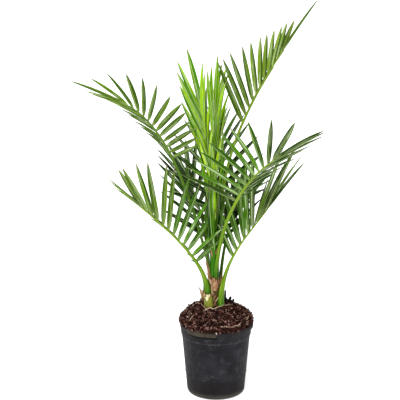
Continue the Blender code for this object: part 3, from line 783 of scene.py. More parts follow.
stub_rings = [(1.0, STEM_FOOT - 0.004)]
for ring in range(STUB_RINGS + 1):
    share = ring / STUB_RINGS
    stub_rings.append((1 + (STUB_TAPER - 1) * share, STEM_FOOT + STUB_HEIGHT * share))
stub = turned_shell("cut_leaf_base", stub_rings, STUB_SIDES)
out_x, out_y = around(1, math.radians(STUB_TURN))
stub_reach = stem_radius(0.0) + 0.0003 + STUB_HALF_DEPTH
for vertex in stub.data.vertices:
    x, y, height = vertex.co
    share = max(0.0, (height - STEM_FOOT) / STUB_HEIGHT)
    radius, turn = math.hypot(x, y), math.atan2(y, x)
    flute = 1 + STUB_FLUTING * noise.noise(Vector((*around(2.5, turn), share * 2)))
    out = radius * math.cos(turn) * STUB_HALF_DEPTH * flute + STUB_LEAN * share
    wide = radius * math.sin(turn) * STUB_HALF_WIDTH * flute
    vertex.co = (STEM_X + (stub_reach + out) * out_x - wide * out_y,
                 (stub_reach + out) * out_y + wide * out_x,
                 height + STUB_SLOPE * out * share ** 4)
top_face = max(stub.data.polygons, key=lambda face: (len(face.vertices), face.center.z)).index
inset(stub, lambda face: face.index == top_face, (CUT_INSET, 0.0004), (CUT_INSET, -0.0009),
      (CUT_INSET * 1.6, 0.0005))
cut_level = STEM_FOOT + STUB_HEIGHT * 0.80
marked(stub, "cut", [face.normal.z > 0.55 and face.center.z > cut_level
                     for face in stub.data.polygons], "FACE")
smoothed(stub, 35)

stump = Finish("cut_leaf_base", 0.5, 0.12)
side, deep, tall = (stump.axis(way) for way in "XYZ")
streak = stump.noise((520.0, 520.0, 45.0), 3.0, 0.6)
pores = stump.noise(900.0, 3.0, 0.7)
side = side - (STEM_X + stub_reach * out_x)
deep = deep - stub_reach * out_y
out_share = (side * out_x + deep * out_y) / STUB_HALF_DEPTH
off_side = abs((deep * out_x - side * out_y) / STUB_HALF_WIDTH)
fresh_cut = stump.step(off_side + out_share * 0.45, 0.66, 0.44)
cut_face = stump.mix(fresh_cut,
                     stump.ramp(streak, (0.35, (0.10, 0.06, 0.012)), (0.7, (0.34, 0.27, 0.07))),
                     stump.ramp(pores, (0.3, (0.40, 0.26, 0.10)), (0.52, (0.84, 0.74, 0.46))))
below_cut = (STEM_FOOT + STUB_HEIGHT - tall) / WEDGE_DEPTH
wedge = stump.step(off_side + below_cut * 0.62, 0.64, 0.50) * stump.step(out_share, 0.0, 0.25)
stump.coat(stump.ramp(streak, (0.3, (0.050, 0.075, 0.004)), (0.48, (0.15, 0.18, 0.012)),
                      (0.62, (0.30, 0.30, 0.045)), (0.80, (0.62, 0.55, 0.22))))
stump.coat(stump.ramp(pores, (0.3, (0.62, 0.50, 0.22)), (0.55, (0.90, 0.82, 0.56))), wedge * 0.9)
stump.coat((0.050, 0.048, 0.006), stump.step(tall, STEM_FOOT + 0.009, STEM_FOOT - 0.002) * 0.6)
stump.coat(cut_face, stump.trait("cut"))
stump.bump(streak + pores * 0.4, 0.6, 0.0006)
stump.on(stub)
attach(stub, "root")
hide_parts("cut_leaf_base_front")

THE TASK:
Each line must be given again exactly as written above.

OUTPUT OF THE TASK:
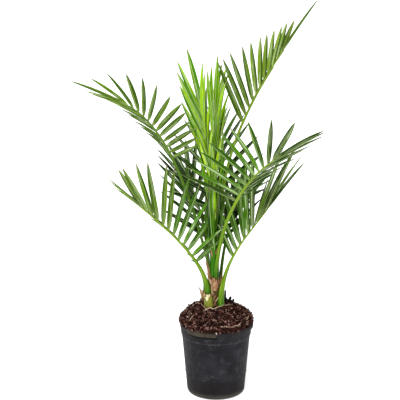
Continue the Blender code for this object: part 3, from line 783 of scene.py. More parts follow.
stub_rings = [(1.0, STEM_FOOT - 0.004)]
for ring in range(STUB_RINGS + 1):
    share = ring / STUB_RINGS
    stub_rings.append((1 + (STUB_TAPER - 1) * share, STEM_FOOT + STUB_HEIGHT * share))
stub = turned_shell("cut_leaf_base", stub_rings, STUB_SIDES)
out_x, out_y = around(1, math.radians(STUB_TURN))
stub_reach = stem_radius(0.0) + 0.0003 + STUB_HALF_DEPTH
for vertex in stub.data.vertices:
    x, y, height = vertex.co
    share = max(0.0, (height - STEM_FOOT) / STUB_HEIGHT)
    radius, turn = math.hypot(x, y), math.atan2(y, x)
    flute = 1 + STUB_FLUTING * noise.noise(Vector((*around(2.5, turn), share * 2)))
    out = radius * math.cos(turn) * STUB_HALF_DEPTH * flute + STUB_LEAN * share
    wide = radius * math.sin(turn) * STUB_HALF_WIDTH * flute
    vertex.co = (STEM_X + (stub_reach + out) * out_x - wide * out_y,
                 (stub_reach + out) * out_y + wide * out_x,
                 height + STUB_SLOPE * out * share ** 4)
top_face = max(stub.data.polygons, key=lambda face: (len(face.vertices), face.center.z)).index
inset(stub, lambda face: face.index == top_face, (CUT_INSET, 0.0004), (CUT_INSET, -0.0009),
      (CUT_INSET * 1.6, 0.0005))
cut_level = STEM_FOOT + STUB_HEIGHT * 0.80
marked(stub, "cut", [face.normal.z > 0.55 and face.center.z > cut_level
                     for face in stub.data.polygons], "FACE")
smoothed(stub, 35)

stump = Finish("cut_leaf_base", 0.5, 0.12)
side, deep, tall = (stump.axis(way) for way in "XYZ")
streak = stump.noise((520.0, 520.0, 45.0), 3.0, 0.6)
pores = stump.noise(900.0, 3.0, 0.7)
side = side - (STEM_X + stub_reach * out_x)
deep = deep - stub_reach * out_y
out_share = (side * out_x + deep * out_y) / STUB_HALF_DEPTH
off_side = abs((deep * out_x - side * out_y) / STUB_HALF_WIDTH)
fresh_cut = stump.step(off_side + out_share * 0.45, 0.66, 0.44)
cut_face = stump.mix(fresh_cut,
                     stump.ramp(streak, (0.35, (0.10, 0.06, 0.012)), (0.7, (0.34, 0.27, 0.07))),
                     stump.ramp(pores, (0.3, (0.40, 0.26, 0.10)), (0.52, (0.84, 0.74, 0.46))))
below_cut = (STEM_FOOT + STUB_HEIGHT - tall) / WEDGE_DEPTH
wedge = stump.step(off_side + below_cut * 0.62, 0.64, 0.50) * stump.step(out_share, 0.0, 0.25)
stump.coat(stump.ramp(streak, (0.3, (0.050, 0.075, 0.004)), (0.48, (0.15, 0.18, 0.012)),
                      (0.62, (0.30, 0.30, 0.045)), (0.80, (0.62, 0.55, 0.22))))
stump.coat(stump.ramp(pores, (0.3, (0.62, 0.50, 0.22)), (0.55, (0.90, 0.82, 0.56))), wedge * 0.9)
stump.coat((0.050, 0.048, 0.006), stump.step(tall, STEM_FOOT + 0.009, STEM_FOOT - 0.002) * 0.6)
stump.coat(cut_face, stump.trait("cut"))
stump.bump(streak + pores * 0.4, 0.6, 0.0006)
stump.on(stub)
attach(stub, "root")
hide_parts("cut_leaf_base_front")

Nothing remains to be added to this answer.